Washington: Linking Seattle’s Music Scene and Local Businesses
SeattlePI.com’s Strange Bedfellows Blog, 6/14/10
“Jason Finn, drummer for the popular local band Presidents of the United States of America, is part of the 21-member Seattle Music Commission announced at City Hall on June 14…The commission has been charged with using existing resources and finding new ways to promote the city’s music scene and talking with private businesses to help grow the industry. The message was that local music is good for local business. City Councilman Nick Licata said there are about 9,000 area jobs tied to music and that tens of millions of dollars are spent annually on everything from the opera to Friday night shows at The Sunset. James Keblas, director of the city’s Office of Film and Music, said a vibrant music scene is key to attracting young professionals, who fuel the area’s tech and other industries. ‘You need to have a healthy music industry to create a healthy biotech sector,’ Keblas said. Mayor Mike McGinn said ‘one of our great exports is music…music helps define who we are in Seattle.'”
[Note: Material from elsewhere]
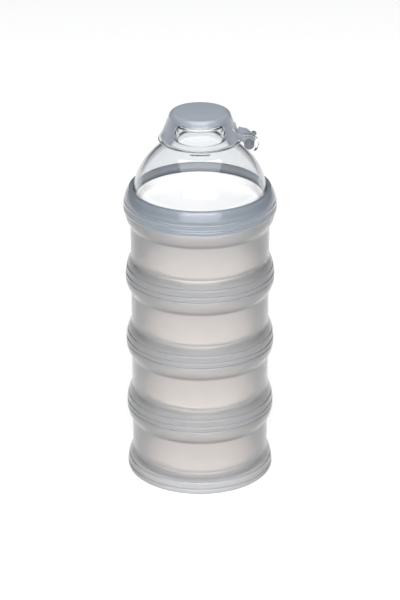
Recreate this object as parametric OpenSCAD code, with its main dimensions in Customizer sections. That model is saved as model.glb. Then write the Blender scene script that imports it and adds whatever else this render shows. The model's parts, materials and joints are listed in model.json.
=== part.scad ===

Interesting factoid, also from the story: “there are about 9,000 area jobs tied to music” in Seattle. That’s astounding!
Missouri: New Performing Arts Center Receives $12 Million Foundation Pledge
Associated Press, 6/14/10
“Kansas City’s Kauffman Center for Performing Arts is nearly three-fourths finished, and thanks in part to a recent $12 million gift, on target to open as scheduled in the fall of 2011. The center received a huge lift last month with the $12 million pledge from the Joe and Jeanne Brandmeyer Family Foundation. The gift boosted a spring fundraising effort that was aimed at smaller donors and is the fifth-largest pledge since fundraising began 10 years ago. ‘The barometer for us was that even with a challenging economy, we started getting calls from people who wanted to give,’ said Jane Chu, president and CEO of the Kauffman Center. Arts center officials say they have achieved 90 percent of a $413 million fundraising goal that includes a $40 million endowment fund, according to The Kansas City Star.”
Very good news, too. One question: $413 million? Maybe that number wasn’t so towering at the utter height of the economy, but in this economy, ouch. Kansas City had better trot out its economic-impact numbers soon.
Minnesota: Musicians Accept Pay Cut for Second Straight Year
MPR News, State of the Arts column, 6/14/10
“For the second year in a row, musicians at the Saint Paul Chamber Orchestra (SPCO) have agreed to a pay cut as a result of the poor economy. Last year the musicians took a 12 percent cut. This year it will be 11.3 percent. In a release, SPCO officials say management approached the musicians in February about helping with meeting the current financial challenges, and after numerous meetings the players agreed to the reduction on June 8. The salary reductions come on the heels of the announcement that senior management will continue to take a 10 percent pay reduction through the 2010-2011 season and will not receive retirement account contributions.”
Think that through: musicians have sacrificed more than 20 percent of their salary in the last two years. For certain areas of the arts, is this the start of a more profound, long-lasting contraction?